- **Material**
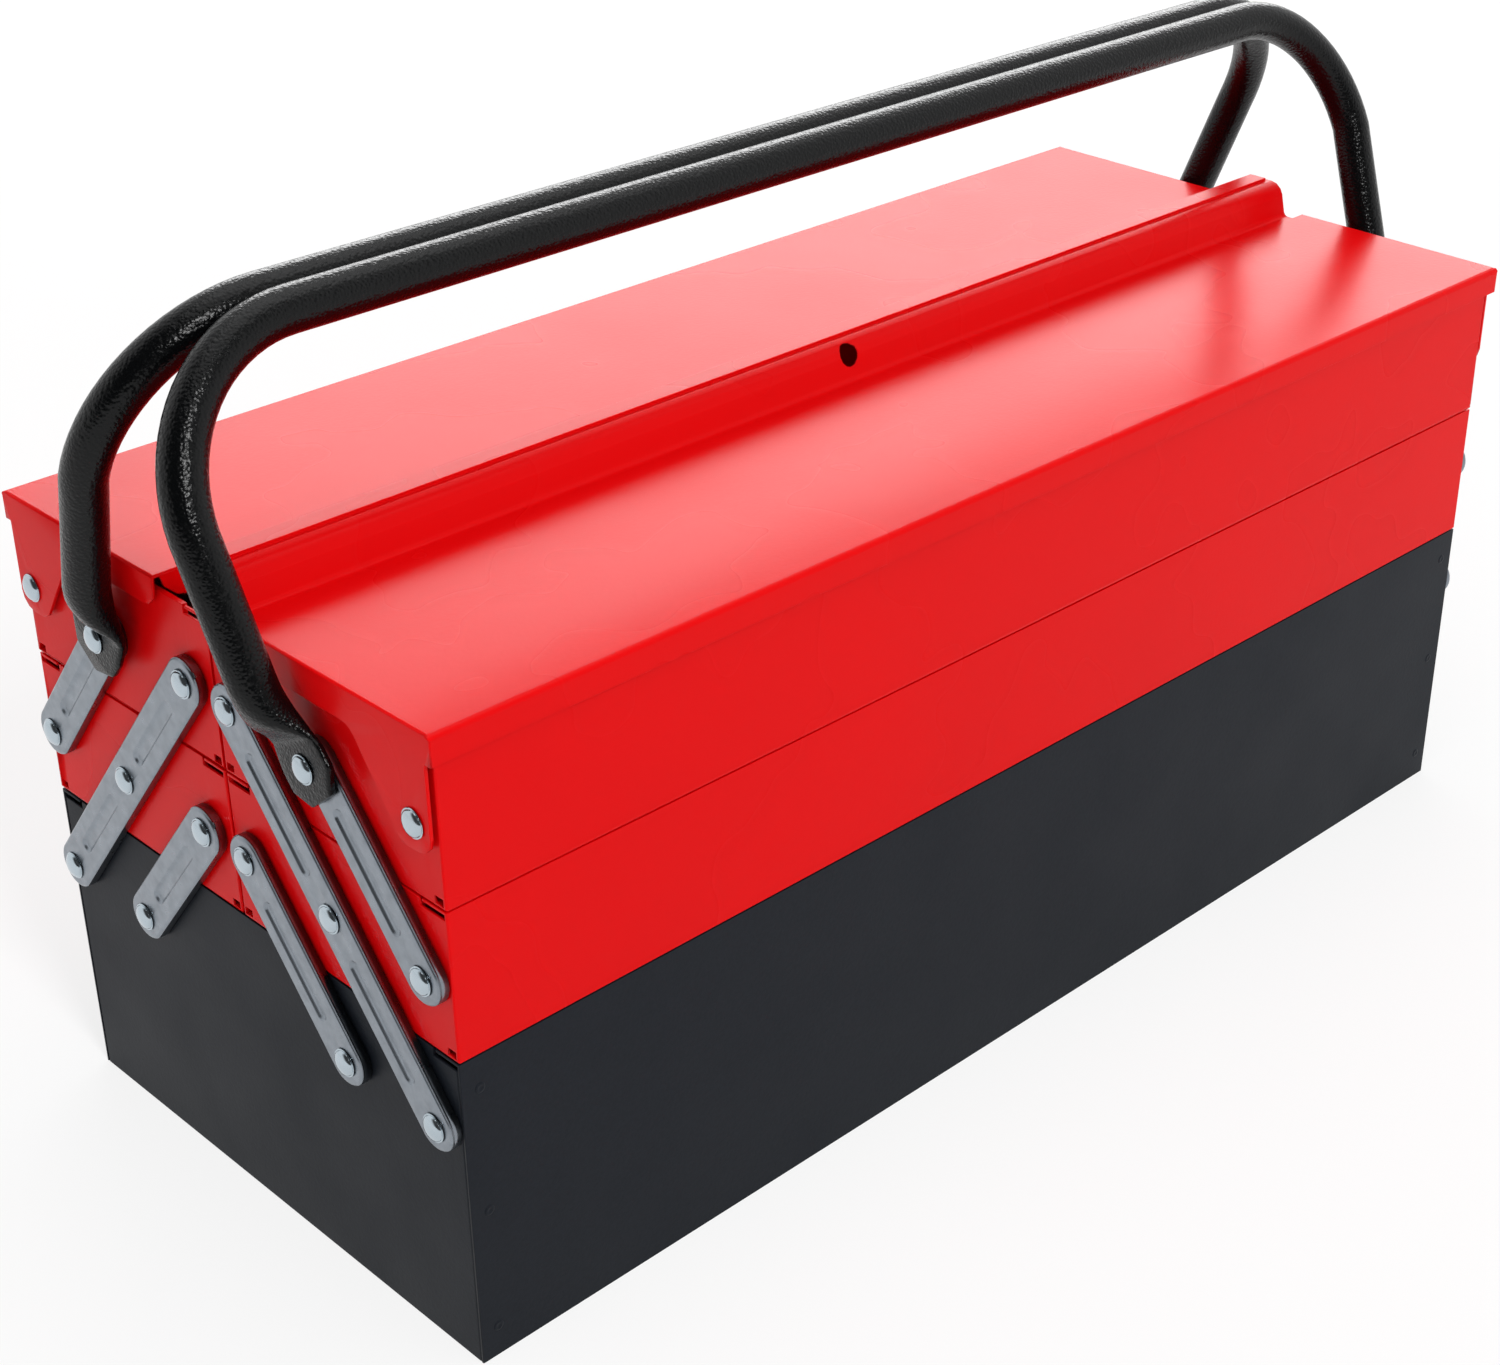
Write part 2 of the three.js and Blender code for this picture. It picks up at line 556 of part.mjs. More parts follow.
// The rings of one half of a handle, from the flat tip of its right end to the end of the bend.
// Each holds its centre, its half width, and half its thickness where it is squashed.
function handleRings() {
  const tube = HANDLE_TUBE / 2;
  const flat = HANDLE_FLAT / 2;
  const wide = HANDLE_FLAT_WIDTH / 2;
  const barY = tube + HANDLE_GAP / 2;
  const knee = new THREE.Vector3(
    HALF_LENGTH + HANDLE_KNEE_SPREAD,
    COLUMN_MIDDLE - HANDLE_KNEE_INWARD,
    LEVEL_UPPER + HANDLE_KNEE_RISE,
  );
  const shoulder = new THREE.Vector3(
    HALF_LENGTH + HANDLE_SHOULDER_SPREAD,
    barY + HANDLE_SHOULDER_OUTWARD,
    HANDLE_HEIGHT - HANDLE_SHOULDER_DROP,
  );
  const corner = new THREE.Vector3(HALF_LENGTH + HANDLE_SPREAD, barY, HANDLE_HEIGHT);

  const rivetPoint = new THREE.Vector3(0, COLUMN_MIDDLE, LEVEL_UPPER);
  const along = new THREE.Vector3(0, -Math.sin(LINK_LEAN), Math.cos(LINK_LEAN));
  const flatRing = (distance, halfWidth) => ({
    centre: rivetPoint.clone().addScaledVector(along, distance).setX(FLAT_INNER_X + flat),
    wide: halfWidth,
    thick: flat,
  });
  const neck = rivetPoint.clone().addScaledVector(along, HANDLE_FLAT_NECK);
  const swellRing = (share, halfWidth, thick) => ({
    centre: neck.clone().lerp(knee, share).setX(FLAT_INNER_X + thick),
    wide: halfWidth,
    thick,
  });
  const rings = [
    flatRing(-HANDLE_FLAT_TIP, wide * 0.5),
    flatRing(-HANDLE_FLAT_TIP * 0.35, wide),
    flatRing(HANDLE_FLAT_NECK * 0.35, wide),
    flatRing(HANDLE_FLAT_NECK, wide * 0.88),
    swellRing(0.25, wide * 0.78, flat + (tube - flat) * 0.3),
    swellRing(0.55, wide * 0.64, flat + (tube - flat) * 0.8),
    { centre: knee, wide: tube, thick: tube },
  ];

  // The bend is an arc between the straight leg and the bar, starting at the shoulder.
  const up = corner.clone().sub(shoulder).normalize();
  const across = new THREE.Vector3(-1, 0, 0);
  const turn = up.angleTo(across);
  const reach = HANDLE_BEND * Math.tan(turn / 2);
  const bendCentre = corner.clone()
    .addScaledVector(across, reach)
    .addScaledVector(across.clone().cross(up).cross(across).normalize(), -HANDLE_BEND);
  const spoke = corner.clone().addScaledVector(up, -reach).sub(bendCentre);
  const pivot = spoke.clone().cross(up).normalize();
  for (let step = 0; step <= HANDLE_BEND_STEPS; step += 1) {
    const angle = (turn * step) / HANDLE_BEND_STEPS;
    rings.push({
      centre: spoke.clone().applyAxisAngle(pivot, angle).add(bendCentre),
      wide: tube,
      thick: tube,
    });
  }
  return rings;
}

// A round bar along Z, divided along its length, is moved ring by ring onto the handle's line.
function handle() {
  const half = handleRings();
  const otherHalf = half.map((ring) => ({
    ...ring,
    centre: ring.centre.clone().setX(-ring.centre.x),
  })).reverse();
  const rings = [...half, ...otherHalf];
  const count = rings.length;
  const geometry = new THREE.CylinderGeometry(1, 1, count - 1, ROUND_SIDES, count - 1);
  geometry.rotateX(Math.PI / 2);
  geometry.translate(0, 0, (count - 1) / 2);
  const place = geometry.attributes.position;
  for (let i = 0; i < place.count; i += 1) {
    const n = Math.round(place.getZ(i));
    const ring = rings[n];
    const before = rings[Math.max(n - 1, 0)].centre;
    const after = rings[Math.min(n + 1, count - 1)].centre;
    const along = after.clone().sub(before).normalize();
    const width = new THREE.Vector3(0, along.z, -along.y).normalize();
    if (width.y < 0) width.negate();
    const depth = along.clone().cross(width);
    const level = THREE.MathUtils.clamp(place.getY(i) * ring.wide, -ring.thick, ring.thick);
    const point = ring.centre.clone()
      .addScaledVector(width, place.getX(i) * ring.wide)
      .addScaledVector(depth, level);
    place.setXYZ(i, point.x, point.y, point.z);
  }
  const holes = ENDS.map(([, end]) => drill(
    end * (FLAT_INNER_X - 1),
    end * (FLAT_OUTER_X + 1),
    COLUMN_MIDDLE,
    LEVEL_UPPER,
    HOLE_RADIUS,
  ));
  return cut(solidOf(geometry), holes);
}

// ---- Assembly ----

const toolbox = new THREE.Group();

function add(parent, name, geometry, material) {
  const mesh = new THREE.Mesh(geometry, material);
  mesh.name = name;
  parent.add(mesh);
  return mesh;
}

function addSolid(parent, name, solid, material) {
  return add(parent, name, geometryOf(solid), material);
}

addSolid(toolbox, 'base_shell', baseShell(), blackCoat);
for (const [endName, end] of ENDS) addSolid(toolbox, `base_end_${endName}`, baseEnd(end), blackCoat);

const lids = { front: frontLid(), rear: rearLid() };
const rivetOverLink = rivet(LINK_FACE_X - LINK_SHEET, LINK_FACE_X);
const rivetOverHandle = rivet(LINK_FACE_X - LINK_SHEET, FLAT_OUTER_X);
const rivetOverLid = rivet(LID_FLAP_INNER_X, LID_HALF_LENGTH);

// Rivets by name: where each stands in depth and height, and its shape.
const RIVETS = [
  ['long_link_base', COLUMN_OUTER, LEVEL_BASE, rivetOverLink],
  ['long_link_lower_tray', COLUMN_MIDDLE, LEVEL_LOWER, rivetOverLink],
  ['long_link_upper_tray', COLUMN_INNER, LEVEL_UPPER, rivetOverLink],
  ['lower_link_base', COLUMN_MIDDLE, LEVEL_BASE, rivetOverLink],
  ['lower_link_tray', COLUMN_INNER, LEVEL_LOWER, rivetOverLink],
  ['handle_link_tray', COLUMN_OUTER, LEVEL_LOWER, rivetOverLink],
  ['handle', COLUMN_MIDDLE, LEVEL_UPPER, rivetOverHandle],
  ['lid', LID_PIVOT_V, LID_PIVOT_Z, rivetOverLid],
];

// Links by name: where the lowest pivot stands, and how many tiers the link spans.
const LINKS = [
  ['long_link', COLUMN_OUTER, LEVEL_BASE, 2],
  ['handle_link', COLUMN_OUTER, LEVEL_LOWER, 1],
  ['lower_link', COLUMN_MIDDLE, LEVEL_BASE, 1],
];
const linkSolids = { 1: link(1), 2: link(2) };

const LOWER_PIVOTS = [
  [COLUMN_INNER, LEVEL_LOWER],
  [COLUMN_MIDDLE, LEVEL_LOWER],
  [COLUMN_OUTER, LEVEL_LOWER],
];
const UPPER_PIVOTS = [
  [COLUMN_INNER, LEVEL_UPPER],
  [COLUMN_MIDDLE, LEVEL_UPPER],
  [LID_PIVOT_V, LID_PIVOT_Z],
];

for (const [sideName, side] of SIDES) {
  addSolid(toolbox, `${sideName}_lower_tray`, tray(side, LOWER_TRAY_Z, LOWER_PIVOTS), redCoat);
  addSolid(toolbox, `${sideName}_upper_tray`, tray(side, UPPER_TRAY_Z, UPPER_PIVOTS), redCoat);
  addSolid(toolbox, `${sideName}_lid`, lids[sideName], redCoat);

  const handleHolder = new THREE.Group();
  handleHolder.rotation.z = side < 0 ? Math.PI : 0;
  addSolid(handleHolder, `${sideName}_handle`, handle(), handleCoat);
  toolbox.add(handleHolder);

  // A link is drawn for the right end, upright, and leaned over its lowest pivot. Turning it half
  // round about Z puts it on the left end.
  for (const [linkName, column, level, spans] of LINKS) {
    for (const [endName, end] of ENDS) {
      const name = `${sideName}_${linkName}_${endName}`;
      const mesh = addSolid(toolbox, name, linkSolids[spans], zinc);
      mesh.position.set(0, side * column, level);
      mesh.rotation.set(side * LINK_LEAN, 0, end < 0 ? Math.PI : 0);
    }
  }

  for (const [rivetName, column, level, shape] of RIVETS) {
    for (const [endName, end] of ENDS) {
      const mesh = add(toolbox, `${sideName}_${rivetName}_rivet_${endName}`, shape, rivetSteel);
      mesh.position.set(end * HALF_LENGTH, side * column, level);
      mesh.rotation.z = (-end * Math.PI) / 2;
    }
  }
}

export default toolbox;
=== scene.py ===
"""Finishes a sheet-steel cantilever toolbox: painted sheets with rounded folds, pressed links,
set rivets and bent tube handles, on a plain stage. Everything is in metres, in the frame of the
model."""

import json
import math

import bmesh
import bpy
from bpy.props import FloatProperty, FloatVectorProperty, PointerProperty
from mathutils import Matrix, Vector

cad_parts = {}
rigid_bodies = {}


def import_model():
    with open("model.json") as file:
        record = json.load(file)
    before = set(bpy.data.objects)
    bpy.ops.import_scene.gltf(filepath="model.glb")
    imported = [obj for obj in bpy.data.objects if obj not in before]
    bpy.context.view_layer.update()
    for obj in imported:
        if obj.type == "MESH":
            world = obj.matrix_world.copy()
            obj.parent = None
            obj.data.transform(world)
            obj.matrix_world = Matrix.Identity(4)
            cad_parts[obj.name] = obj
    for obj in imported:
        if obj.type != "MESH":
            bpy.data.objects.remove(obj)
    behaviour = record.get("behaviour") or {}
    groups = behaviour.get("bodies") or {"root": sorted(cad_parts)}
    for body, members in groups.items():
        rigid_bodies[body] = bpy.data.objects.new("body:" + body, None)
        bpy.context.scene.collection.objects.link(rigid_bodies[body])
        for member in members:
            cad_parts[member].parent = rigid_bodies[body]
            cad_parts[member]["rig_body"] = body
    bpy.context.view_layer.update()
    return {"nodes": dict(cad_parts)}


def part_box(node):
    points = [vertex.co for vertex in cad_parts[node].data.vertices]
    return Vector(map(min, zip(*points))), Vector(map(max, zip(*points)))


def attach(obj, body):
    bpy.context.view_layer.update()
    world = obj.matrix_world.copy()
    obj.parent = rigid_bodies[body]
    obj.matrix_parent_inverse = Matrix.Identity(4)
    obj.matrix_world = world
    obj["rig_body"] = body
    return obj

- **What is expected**
Write out exactly, please, the lines beginning at the start of the material and ending with the line that holds "const corner = new", both included.

- **Solution to the exercise**
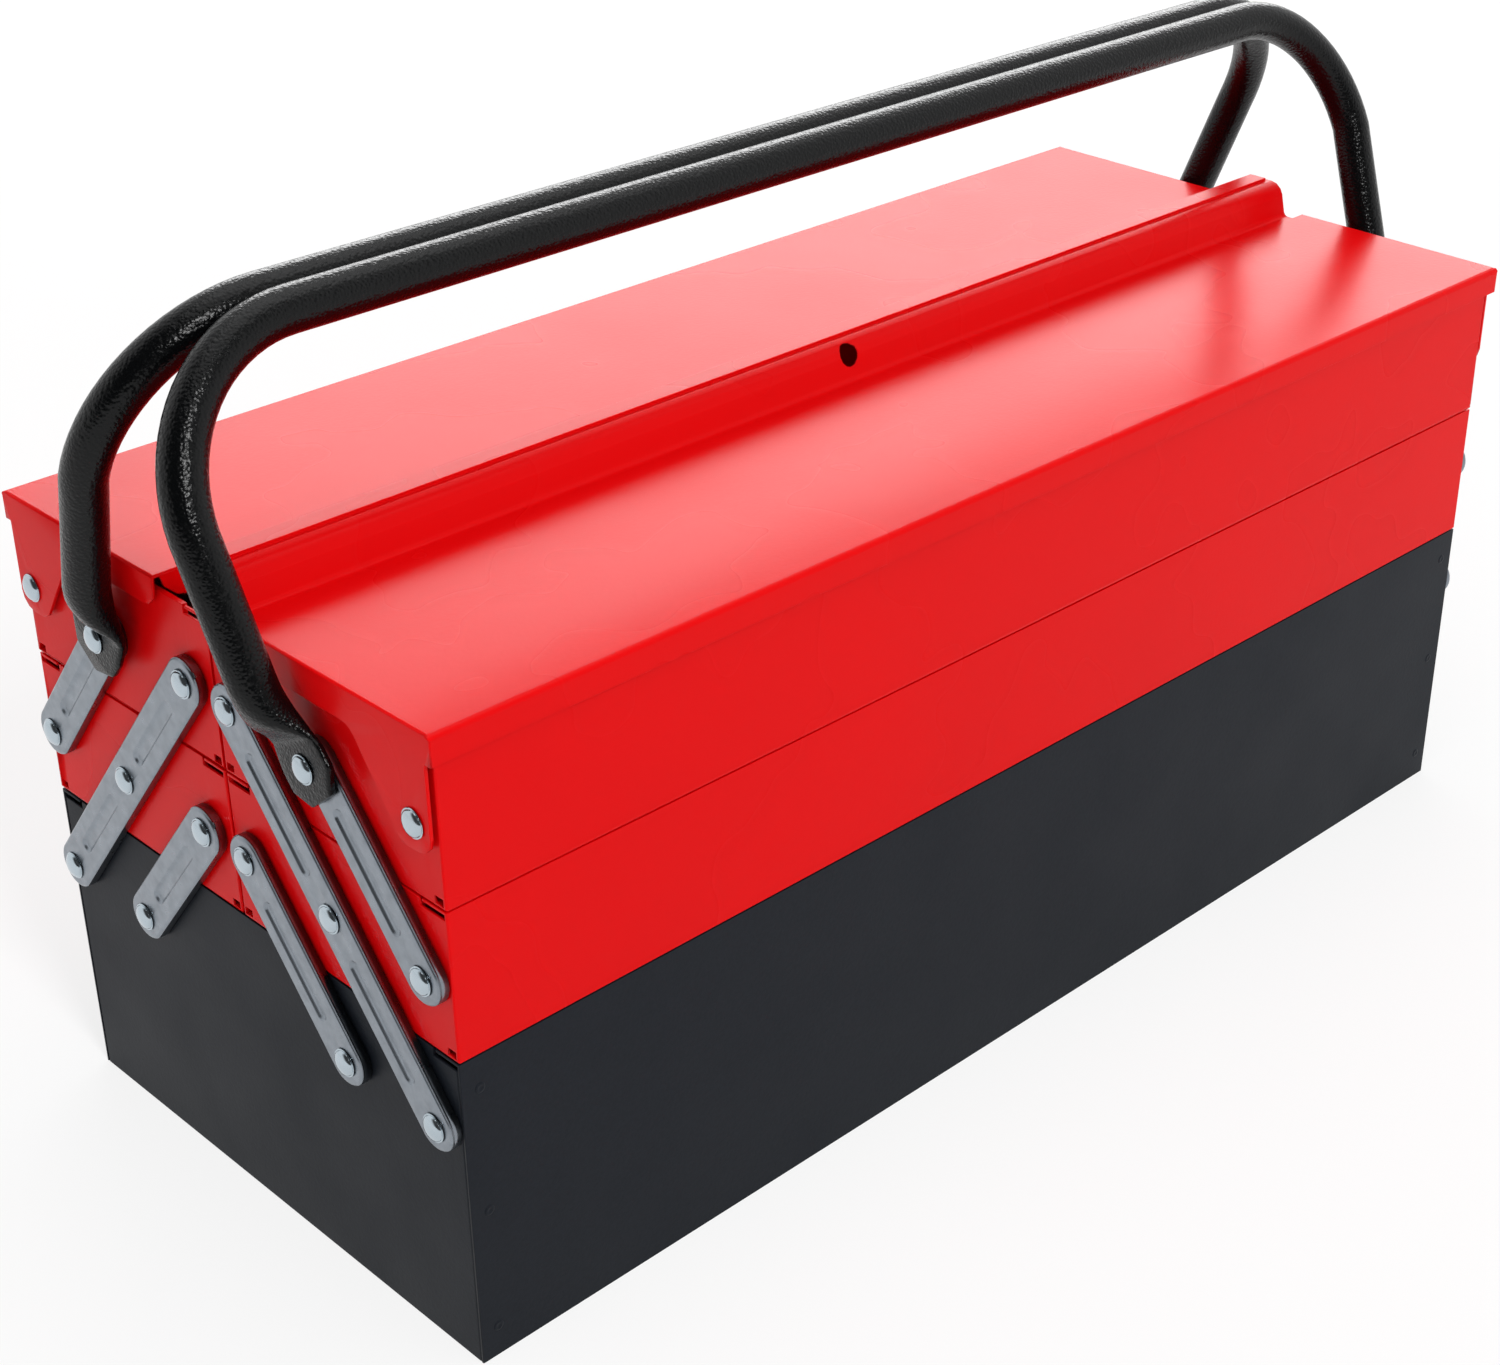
Write part 2 of the three.js and Blender code for this picture. It picks up at line 556 of part.mjs. More parts follow.
// The rings of one half of a handle, from the flat tip of its right end to the end of the bend.
// Each holds its centre, its half width, and half its thickness where it is squashed.
function handleRings() {
  const tube = HANDLE_TUBE / 2;
  const flat = HANDLE_FLAT / 2;
  const wide = HANDLE_FLAT_WIDTH / 2;
  const barY = tube + HANDLE_GAP / 2;
  const knee = new THREE.Vector3(
    HALF_LENGTH + HANDLE_KNEE_SPREAD,
    COLUMN_MIDDLE - HANDLE_KNEE_INWARD,
    LEVEL_UPPER + HANDLE_KNEE_RISE,
  );
  const shoulder = new THREE.Vector3(
    HALF_LENGTH + HANDLE_SHOULDER_SPREAD,
    barY + HANDLE_SHOULDER_OUTWARD,
    HANDLE_HEIGHT - HANDLE_SHOULDER_DROP,
  );
  const corner = new THREE.Vector3(HALF_LENGTH + HANDLE_SPREAD, barY, HANDLE_HEIGHT);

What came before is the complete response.